A framework to characterize WUI firebrand shower exposure using an integrated approach combining 3D particle tracking and machine learning

Abstract

Firebrand showers are known for their devastating effects throughout Wildland-Urban Interface (WUI) communities threatened by wildfires. In this work, we propose a framework to better characterize firebrand flows and facilitate exposure comparisons across experimental cases. This framework leverages the National Institute of Standards and Technology (NIST) Emberometer, a measurement device that allows time-resolved motion tracking of burning particles in full 3D space. An improved version of the Emberometer, geared towards field use with enhanced firebrand detection capability and data processing pipelines, is presented.

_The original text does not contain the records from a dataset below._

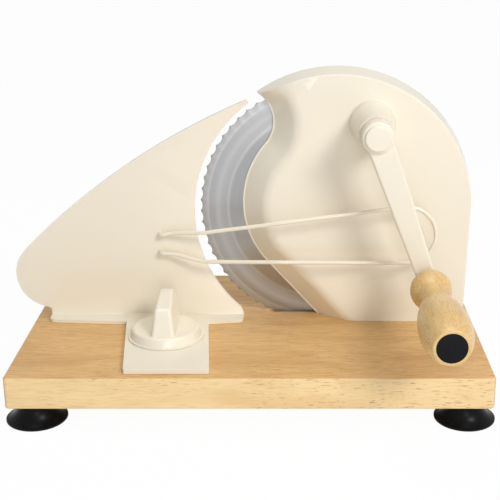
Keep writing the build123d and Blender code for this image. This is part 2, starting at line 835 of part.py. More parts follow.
head_plane = hub_seat.offset(arm_washer_thickness)
with BuildPart() as arm_screw:
    with BuildSketch(head_plane):
        Circle(arm_screw_head_radius)
    extrude(amount=arm_screw_head)
    chamfer(arm_screw.edges().sort_by(Axis.Y)[0], arm_screw_chamfer)
    with BuildSketch(head_plane.offset(arm_screw_head)):
        RegularPolygon(arm_screw_socket / 2, 6, major_radius=False)
    extrude(amount=-arm_screw_socket_depth, mode=Mode.SUBTRACT)
    with BuildSketch(head_plane):
        Circle(arm_screw_radius)
    extrude(amount=-arm_screw_length)
save(arm_screw.part, "arm_screw")

with BuildPart() as hub_cap:
    with BuildSketch(facing(crank_x, arm_front_y, crank_z)):
        Circle(cap_radius)
    extrude(amount=cap_proud)
    fillet(hub_cap.edges().sort_by(Axis.Y)[0], cap_edge_fillet)
    with BuildSketch(facing(crank_x, arm_front_y, crank_z)):
        Circle(hub_recess_radius - press_gap)
        Circle(hub_recess_radius - cap_wall, mode=Mode.SUBTRACT)
    extrude(amount=-cap_spigot_length)
save(hub_cap.part, "hub_cap")

handle_washer = tube(
    facing(handle_x, bar_front_y, handle_z),
    handle_washer_radius,
    handle_thread_radius + turn_gap,
    arm_setback,
)
save(handle_washer, "handle_washer")

with BuildPart() as handle_bolt:
    with BuildSketch(facing(handle_x, bar_back_y, handle_z)):
        Circle(handle_thread_radius)
    extrude(amount=bar_back_y - arm_front_y)
    with BuildSketch(facing(handle_x, arm_front_y, handle_z)):
        Circle(handle_bolt_radius)
    extrude(amount=arm_front_y - handle_seat_y + rest_gap)
    with BuildSketch(facing(handle_x, handle_seat_y - rest_gap, handle_z)):
        Circle(handle_bolt_head_radius)
    extrude(amount=handle_bolt_head)
    bolt_front = handle_bolt.faces().sort_by(Axis.Y)[0]
    chamfer(bolt_front.edges(), arm_screw_chamfer)
    with BuildSketch(facing(handle_x, handle_seat_y - rest_gap - handle_bolt_head, handle_z)):
        RegularPolygon(arm_screw_socket / 2, 6, major_radius=False)
    extrude(amount=-arm_screw_socket_depth, mode=Mode.SUBTRACT)
save(handle_bolt.part, "handle_bolt")

# =============================== Handle ===============================================================
ball_y = -handle_ball_seat
flat_radius = sqrt(handle_ball_radius**2 - handle_ball_seat**2)
with BuildPart() as handle_grip:
    with BuildSketch(level(handle_x, handle_y, handle_z)):
        with BuildLine():
            ThreePointArc((flat_radius, 0), (handle_ball_radius, ball_y), (flat_radius, 2 * ball_y))
            Spline(
                (flat_radius, 2 * ball_y),
                (handle_neck_radius, -handle_neck),
                ((handle_neck_radius + handle_belly_radius) / 2, -handle_swell),
                (handle_belly_radius, -handle_belly),
                (handle_end_radius, -handle_length),
            )
            Polyline((handle_end_radius, -handle_length), (0, -handle_length), (0, 0), (flat_radius, 0))
        make_face()
    revolve(axis=depth_axis(handle_x, handle_z))
    grip_front = handle_grip.faces().sort_by(Axis.Y)[0]
    fillet(grip_front.edges(), handle_end_fillet)
    with BuildSketch(facing(handle_x, handle_y, handle_z)):
        Circle(handle_bolt_radius + turn_gap)
    extrude(amount=handle_length, mode=Mode.SUBTRACT)
    with BuildSketch(facing(handle_x, handle_seat_y, handle_z)):
        Circle(handle_plug_radius)
    extrude(amount=handle_plug_depth, mode=Mode.SUBTRACT)
save(handle_grip.part, "handle_grip")

with BuildPart() as handle_cap:
    with BuildSketch(level(handle_x, handle_end_y, handle_z)):
        with BuildLine():
            outer = handle_plug_radius - press_gap
            inner = outer - handle_plug_wall
            Polyline(
                (outer, 0),
                (outer, handle_plug_skirt),
                (inner, handle_plug_skirt),
                (inner, handle_plug_skirt / 2),
                (0, handle_plug_skirt / 2),
                (0, -handle_plug_dome),
            )
            TangentArc((0, -handle_plug_dome), (outer, 0), tangent=(1, 0))
        make_face()
    revolve(axis=depth_axis(handle_x, handle_z))
save(handle_cap.part, "handle_cap")

# =============================== Stop plate and wire guard ============================================
stop_face = facing(board_x, front_y + stop_back_back, deck)
slide_plane = level(board_x, front_y, deck + rest_gap)
arc_centre = Vector(blade_offset_x + stop_arc_shift_x, blade_height + stop_arc_shift_z)
nose_centre = (stop_nose_x, stop_nose_height)
heel_reach = stop_nose_radius + stop_heel_fillet
heel_shift = stop_nose_x - stop_flange_left + stop_heel_fillet
heel_height = stop_nose_height - sqrt(heel_reach**2 - heel_shift**2)
nose_end = 180 + degrees(acos(heel_shift / heel_reach))

with BuildPart() as stop_plate:
    with BuildSketch(stop_face):
        with BuildLine():
            concave = CenterArc(
                arc_centre, stop_arc_radius, stop_tip_bearing, stop_foot_bearing - stop_tip_bearing
            )
            tip = PolarLine(concave @ 0, stop_tip_width, stop_tip_bearing)
            nose = CenterArc(
                nose_centre, stop_nose_radius, stop_nose_start, nose_end - stop_nose_start
            )
            ThreePointArc(tip @ 1, (stop_top_x, stop_top_height), nose @ 0)
            heel = TangentArc(nose @ 1, (stop_flange_left, heel_height), tangent=nose % 1)
            Polyline(
                heel @ 1,
                (stop_flange_left, rest_gap),
                (stop_flange_right, rest_gap),
                (stop_flange_right, stop_flange_height),
                concave @ 1,
            )
        make_face()
    extrude(amount=stop_thickness)
    front_face = stop_plate.faces().sort_by(Axis.Y)[0]
    concave_edge = front_face.edges().filter_by(GeomType.CIRCLE)
    concave_edge = concave_edge.filter_by(lambda edge: abs(edge.radius - stop_arc_radius) < press_gap)
    chamfer(concave_edge, stop_bevel_width, stop_bevel_depth, reference=front_face)
    # the flange, which reaches furthest where the tongue leaves it
    with BuildSketch(slide_plane) as flange:
        end_back = stop_front_back - stop_flange_reach
        with BuildLine():
            Polyline(
                (stop_flange_left, stop_back_back),
                (stop_flange_left, end_back),
                (tongue_back_x - tongue_back_width / 2, end_back - stop_flange_swell),
                (tongue_back_x + tongue_back_width / 2, end_back - stop_flange_swell),
                (stop_flange_right, end_back),
                (stop_flange_right, stop_back_back),
                close=True,
            )
        make_face()
        end_corners = flange.vertices().group_by(Axis.Y)[1]
        fillet(end_corners, stop_flange_corner)
    extrude(amount=stop_flange_height - rest_gap)
    flange_root = stop_plate.edges().filter_by(Axis.X).filter_by_position(
        Axis.Z, deck + stop_flange_height - press_gap, deck + stop_flange_height + press_gap
    )
    fillet(flange_root.sort_by(Axis.Y)[-1], stop_flange_fillet)
    # the tongue and the rib under it, which slides in the board's groove
    with BuildSketch(slide_plane) as tongue:
        half = tongue_width / 2
        with BuildLine():
            Polyline(
                (tongue_front_x - half, tongue_front),
                (tongue_front_x + half, tongue_front),
                (tongue_back_x + tongue_back_width / 2, stop_front_back),
                (tongue_back_x - tongue_back_width / 2, stop_front_back),
                close=True,
            )
        make_face()
        fillet(tongue.vertices().group_by(Axis.Y)[0], tongue_corner)
    extrude(amount=tongue_thickness)
    with BuildSketch(slide_plane):
        with Locations((tongue_back_x, stop_back_back)):
            Rectangle(rib_width, rib_length, align=(Align.CENTER, Align.MAX))
    extrude(amount=-rib_depth)
    # the slot that slides along the clamp bolt
    slot_radius = clamp_radius + free_gap
    with BuildSketch(slide_plane):
        with Locations((knob_x, knob_back + (stop_forward - stop_back) / 2)):
            SlotOverall(stop_forward + stop_back + 2 * slot_radius, 2 * slot_radius, rotation=90)
    extrude(amount=tongue_thickness, mode=Mode.SUBTRACT)
    with BuildSketch(stop_face):
        with Locations((wire_hole_x, wire_hole_height), (wire_hole_x, wire_lower_hole_height)):
            Circle(wire_radius + press_gap)
    extrude(amount=stop_thickness, mode=Mode.SUBTRACT)
save(stop_plate.part, "stop_plate")

with BuildPart() as wire_guard:
    with BuildLine(slide_plane.offset(-rest_gap)) as wire:
        FilletPolyline(
            (wire_hole_x, stop_back_back, wire_hole_height),
            (wire_hole_x, wire_hole_back, wire_hole_height),
            (wire_stub_x, wire_hole_back, wire_stub_height),
            (wire_knee_x, wire_knee_back, wire_knee_height),
            (wire_bend_x, wire_back, wire_bend_height),
            (wire_loop_end_x, wire_back, wire_loop_top),
            (wire_loop_end_x, wire_back, wire_loop_bottom),
            (wire_bend_x, wire_back, wire_lower_bend_height),
            (wire_knee_x, wire_knee_back, wire_lower_knee_height),
            (wire_stub_x, wire_hole_back, wire_lower_stub_height),
            (wire_hole_x, wire_hole_back, wire_lower_hole_height),
            (wire_hole_x, stop_back_back, wire_lower_hole_height),
            radius=[
                *[wire_turn_radius] * 2,
                *[wire_bend_radius] * 2,
                *[wire_loop_radius] * 2,
                *[wire_bend_radius] * 2,
                *[wire_turn_radius] * 2,
            ],
        )
    with BuildSketch(wire.line ^ 0):
        Circle(wire_radius)
    sweep(path=wire.line)
save(wire_guard.part, "wire_guard")

# =============================== Clamp knob ===========================================================
disc_top_z = deck + disc_bottom + knob_height


def at_root(foot, top, height):
    """Where a slanted side of the wing ends inside the disc."""
    return foot + (foot - top) * wing_fillet / height


with BuildPart() as wing:
    side_plane = Plane(
        origin=(knob_axis_x, knob_axis_y, disc_top_z), x_dir=(0, 1, 0), z_dir=(1, 0, 0)
    )
    with BuildSketch(side_plane):
        with BuildLine():
            Polyline(
                (at_root(-wing_front, -wing_brow, wing_brow_height), -wing_fillet),
                (-wing_brow, wing_brow_height),
                (wing_peak, wing_height),
                (wing_shoulder, wing_height),
                (at_root(wing_back, wing_shoulder, wing_height), -wing_fillet),
                close=True,
            )
        make_face()
    extrude(amount=wing_width, both=True)
    brow_edge = wing.edges().filter_by(Axis.X).sort_by_distance(
        (knob_axis_x, knob_axis_y - wing_brow, disc_top_z + wing_brow_height)
    )[0]
    fillet(brow_edge, wing_brow_fillet)
    with BuildSketch(facing(knob_axis_x, knob_axis_y + knob_radius, disc_top_z)):
        with BuildLine():
            half_top = wing_top_width / 2
            half_root = at_root(wing_width / 2, half_top, wing_height)
            Polyline(
                (-half_root, -wing_fillet),
                (half_root, -wing_fillet),
                (half_top, wing_height),
                (-half_top, wing_height),
                close=True,
            )
        make_face()
    extrude(amount=2 * knob_radius, mode=Mode.INTERSECT)
    upper_edges = wing.edges() - wing.faces().sort_by(Axis.Z)[0].edges()
    fillet(upper_edges, wing_fillet)

with BuildPart() as clamp_knob:
    with BuildSketch(level(knob_axis_x, knob_axis_y, deck + disc_bottom)):
        Circle(knob_radius - knob_lip_step)
    extrude(amount=knob_height, taper=degrees(atan(knob_slope / knob_height)))
    fillet(clamp_knob.faces().sort_by(Axis.Z)[-1].edges(), knob_edge_fillet)
    with BuildSketch(level(knob_axis_x, knob_axis_y, deck + disc_bottom)):
        Circle(knob_radius)
    extrude(amount=knob_lip)
    add(wing.part)
    with BuildSketch(level(knob_axis_x, knob_axis_y, deck + disc_bottom)):
        Circle(clamp_washer_radius + press_gap)
    extrude(amount=washer_top - disc_bottom, mode=Mode.SUBTRACT)
    with BuildSketch(level(knob_axis_x, knob_axis_y, deck + washer_top)):
        Circle(insert_radius + press_gap)
    extrude(amount=insert_length + rest_gap, mode=Mode.SUBTRACT)
save(clamp_knob.part, "clamp_knob")

clamp_bore = clamp_radius + turn_gap
washer_plane = level(knob_axis_x, knob_axis_y, deck + disc_bottom)
save(tube(washer_plane, clamp_washer_radius, clamp_bore, clamp_washer), "knob_washer")
insert_plane = washer_plane.offset(clamp_washer)
save(tube(insert_plane, insert_radius, clamp_bore, insert_length), "knob_insert")

with BuildPart() as clamp_bolt:
    with BuildSketch(level(knob_axis_x, knob_axis_y, clamp_seat_z)):
        Circle(clamp_head_radius)
    extrude(amount=-clamp_head)
    fillet(clamp_bolt.edges().sort_by(Axis.Z)[0], clamp_head_fillet)
    with BuildSketch(level(knob_axis_x, knob_axis_y, clamp_seat_z)):
        Rectangle(clamp_square, clamp_square)
    extrude(amount=clamp_neck)
    with BuildSketch(level(knob_axis_x, knob_axis_y, clamp_seat_z)):
        Circle(clamp_radius)
    extrude(amount=deck + clamp_reach - clamp_seat_z)
    chamfer(clamp_bolt.edges().sort_by(Axis.Z)[-1], clamp_chamfer)
save(clamp_bolt.part, "clamp_bolt")
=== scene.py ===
# %% [markdown]
# # A hand-cranked bread slicer
# The machine is a beech board on four suction feet. It carries a cream cover with a toothed
# disc blade, a crank with a turned handle, and a sliding stop plate with a wire guard.
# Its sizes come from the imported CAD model, which is loaded here as a fixed frame. This script
# adds what the CAD model lacks: smooth surfaces, finishes, light and a camera. The frame could
# be rebuilt here by hand, but loading it keeps every hole, gap and joint where the CAD has it.

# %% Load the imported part
import json
import math

import bmesh
import bpy
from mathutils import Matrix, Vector

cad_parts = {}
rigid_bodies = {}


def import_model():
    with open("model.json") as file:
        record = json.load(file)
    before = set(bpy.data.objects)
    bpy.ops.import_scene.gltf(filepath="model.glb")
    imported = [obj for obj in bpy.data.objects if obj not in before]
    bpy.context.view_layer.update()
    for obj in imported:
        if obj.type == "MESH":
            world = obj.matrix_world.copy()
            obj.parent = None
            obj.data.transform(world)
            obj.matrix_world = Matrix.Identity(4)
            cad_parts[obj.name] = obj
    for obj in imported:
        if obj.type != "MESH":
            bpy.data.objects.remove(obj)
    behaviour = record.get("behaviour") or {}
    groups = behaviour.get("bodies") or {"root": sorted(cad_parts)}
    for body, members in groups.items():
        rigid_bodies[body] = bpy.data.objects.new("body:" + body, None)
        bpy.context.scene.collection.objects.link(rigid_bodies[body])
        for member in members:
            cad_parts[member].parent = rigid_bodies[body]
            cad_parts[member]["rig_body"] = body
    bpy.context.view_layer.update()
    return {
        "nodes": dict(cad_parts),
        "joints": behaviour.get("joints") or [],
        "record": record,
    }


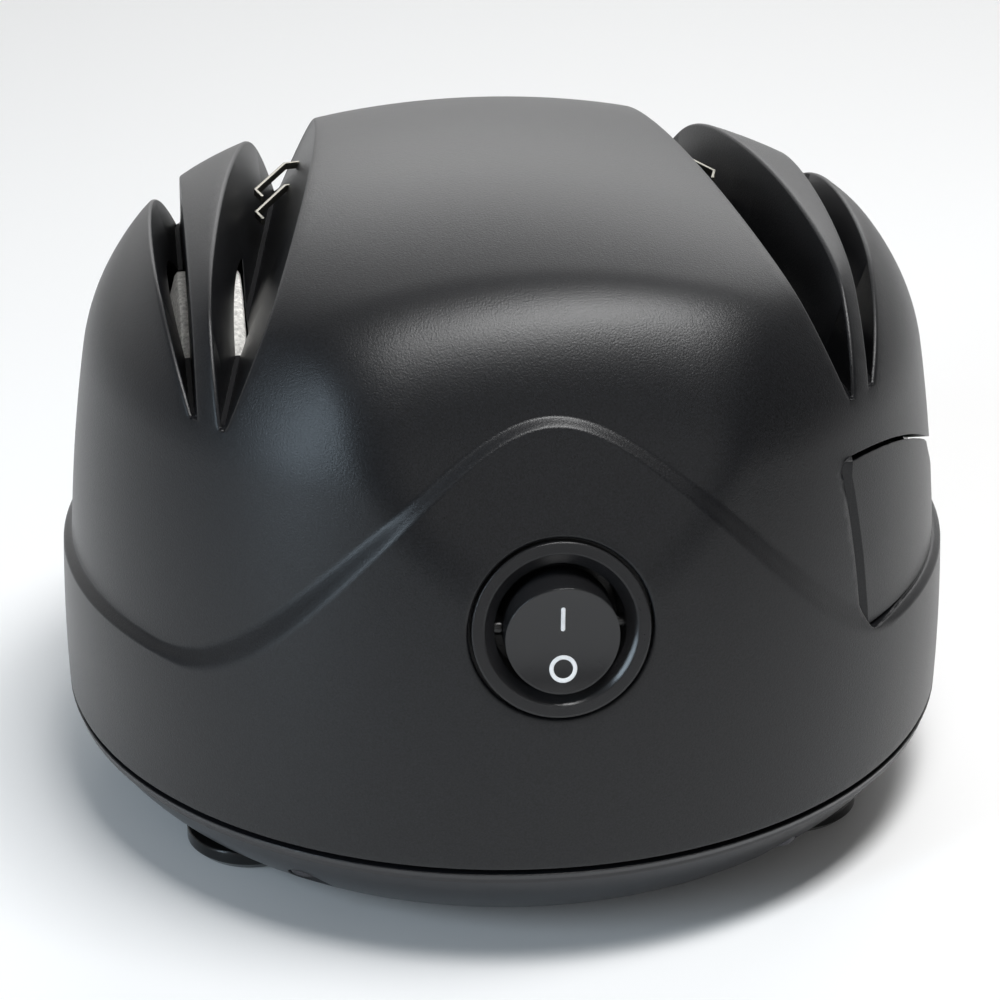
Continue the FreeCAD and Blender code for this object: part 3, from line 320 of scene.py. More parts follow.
def slot_edge(slot, wall, grow, count):
    """Where one wall meets the skin, from front to back, as (turn, tilt): the place is found again
    and again from the last height until it settles."""
    y = np.linspace(-56.0, 56.0, 337)
    z = np.full_like(y, 84.0)
    for _ in range(18):
        x = slot_wall_x(slot, wall, y, z, grow)
        turn, tilt = tilt_over(x, y)
        z = 0.5 * z + 0.5 * skin(turn, tilt)[..., 2]
    floor = SLOT_FLOOR - grow
    inside = np.flatnonzero(z > floor)
    first, last = inside[0], inside[-1]
    front = np.interp(floor, [z[first - 1], z[first]], [y[first - 1], y[first]])
    back = np.interp(floor, [z[last + 1], z[last]], [y[last + 1], y[last]])
    y_run = np.concatenate([[front], y[inside], [back]])
    x_run = np.interp(y_run, y, slot_wall_x(slot, wall, y, z, grow))
    line = resample(np.stack([x_run, y_run, np.interp(y_run, y, z)], axis=-1), count)
    return tilt_over(line[:, 0], line[:, 1])


def slot_loop(slot, grow, count=150, cap=4):
    """Closed outline of a left-hand slot on the skin, grown by a distance: block wall from front to
    back, short floor end, fin wall back to the front, short floor end."""
    block = np.stack(slot_edge(slot, "block", grow, count), axis=-1)
    fin = np.stack(slot_edge(slot, "fin", grow, count), axis=-1)[::-1]
    pieces = [block]
    for start, end in ((block[-1], fin[0]), (fin[-1], block[0])):
        share = np.linspace(0.0, 1.0, cap + 2)[1:-1]
        gap = (end[0] - start[0] + math.pi) % (2.0 * math.pi) - math.pi
        turn = start[0] + share * gap
        pieces.append(np.stack([turn, tilt_at_height(turn, SLOT_FLOOR - grow)], axis=-1))
    return np.vstack([pieces[0], pieces[1], fin, pieces[2]])


for name, slot in SLOTS.items():
    loop = slot_loop(slot, 0.0)
    ends = skin(loop[:, 0], loop[:, 1])
    print(name, "slot runs from y %.1f to %.1f mm" % (ends[:, 1].min(), ends[:, 1].max()))

# %% [markdown]
# ## The switch pocket and the drawer opening
# The switch sits square to a line that tilts up by 13 degrees, in a round pocket that the curved
# wall dips around. The drawer opening is an outline drawn from the side: level below, upright at its
# ends, and with a cosine dip in its top edge that leaves room for a finger.

# %% Pocket and opening
SWITCH_HEIGHT = 49.5
SWITCH_TILT = math.radians(13.0)
SWITCH_INSET = 0.9
POCKET_RADIUS = 12.0
POCKET_DEPTH = 2.05
DRAWER_HALF = 44.7
DRAWER_BOTTOM = 38.2
DRAWER_END = 62.4
DRAWER_DIP = 48.0
DRAWER_GAP = 0.35
RECESS_SIDE = 41.0
DRAWER_ROUND = 0.3

SWITCH_FACE = np.array([0.0, -(wall_at(SWITCH_HEIGHT) - SWITCH_INSET), SWITCH_HEIGHT])
SWITCH_OUT = np.array([0.0, -math.cos(SWITCH_TILT), math.sin(SWITCH_TILT)])
SWITCH_UP = np.array([0.0, math.sin(SWITCH_TILT), math.cos(SWITCH_TILT)])
SIDEWAYS = np.array([1.0, 0.0, 0.0])


def charted(points):
    """Turn and tilt of the rays from the body's centre through points."""
    away = points - np.array([0.0, 0.0, CENTRE_HEIGHT])
    return (np.arctan2(away[..., 0], -away[..., 1]),
            np.arctan2(away[..., 2], np.hypot(away[..., 0], away[..., 1])))


def outside(points):
    """How far points lie beyond the skin, measured along rays from the centre."""
    turn, tilt = charted(points)
    centre = np.array([0.0, 0.0, CENTRE_HEIGHT])
    return np.linalg.norm(points - centre, axis=-1) - np.linalg.norm(skin(turn, tilt) - centre, axis=-1)


def cast(starts, direction, reach):
    """Where lines that leave starts, inside the body, along a direction meet the skin."""
    zeros = np.zeros(len(starts))
    far = bisect(zeros, zeros + reach, lambda run: outside(starts + run[:, None] * direction) < 0.0)
    return starts + far[:, None] * direction


def pocket_loop(grow, count=120):
    """Outline of the switch pocket on the skin: a tilted circle pushed out along the switch's line."""
    angle = np.linspace(0.0, 2.0 * math.pi, count, endpoint=False)
    ring = np.cos(angle)[:, None] * SIDEWAYS + np.sin(angle)[:, None] * SWITCH_UP
    starts = SWITCH_FACE - 14.0 * SWITCH_OUT + (POCKET_RADIUS + grow) * ring
    return np.stack(charted(cast(starts, SWITCH_OUT, 30.0)), axis=-1)


def pocket_distance(points):
    """Distance of points from the pocket's round wall."""
    away = points - SWITCH_FACE
    along = away @ SWITCH_OUT
    radius = np.linalg.norm(away - along[..., None] * SWITCH_OUT, axis=-1) - POCKET_RADIUS
    return np.where(along < -30.0, 1e3, radius)


def dipped(y, end, dip):
    """Height of a drawer edge: dip in the middle, rising by a cosine to its two ends."""
    share = 0.5 * (1.0 - np.cos(math.pi * np.clip(np.abs(y) / DRAWER_HALF, 0.0, 1.0)))
    return dip + (end - dip) * share


def drawer_outline(grow, count=340):
    """Closed (y, z) outline of the drawer, grown all round, with small round corners."""
    y = np.linspace(-DRAWER_HALF, DRAWER_HALF, 121)
    top = np.stack([y, dipped(y, DRAWER_END, DRAWER_DIP)], axis=-1)
    corners = np.array([[DRAWER_HALF, DRAWER_BOTTOM], [-DRAWER_HALF, DRAWER_BOTTOM]])
    line = resample(np.vstack([top, corners]), 900, closed=True)
    for _ in range(6):
        line = (np.roll(line, 1, axis=0) + line + np.roll(line, -1, axis=0)) / 3.0
    ahead = np.roll(line, -3, axis=0) - np.roll(line, 3, axis=0)
    outward = np.stack([-ahead[:, 1], ahead[:, 0]], axis=-1)
    outward /= np.linalg.norm(outward, axis=-1, keepdims=True)
    return resample(line + grow * outward, count, closed=True)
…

The device was used to investigate, in outdoor settings, a firebrand shower artificially generated to produce mixed amounts of smoldering and flaming particles. The ability to perform meaningful quantitative exposure comparisons, via metrics such as Cumulative Particle Count (CPC) and Particle Number Flux (PNF), is demonstrated. A sub-set of 3D-tracked firebrand images was used to train several Convolutional Neural Networks (CNN) to recognize firebrand combustion state. The best performing model was selected to process the entire tracking dataset (over 70,000 firebrand images), and time-resolved volumetric number densities of both smoldering and flaming particles were derived, a first for complex airborne firebrand flows.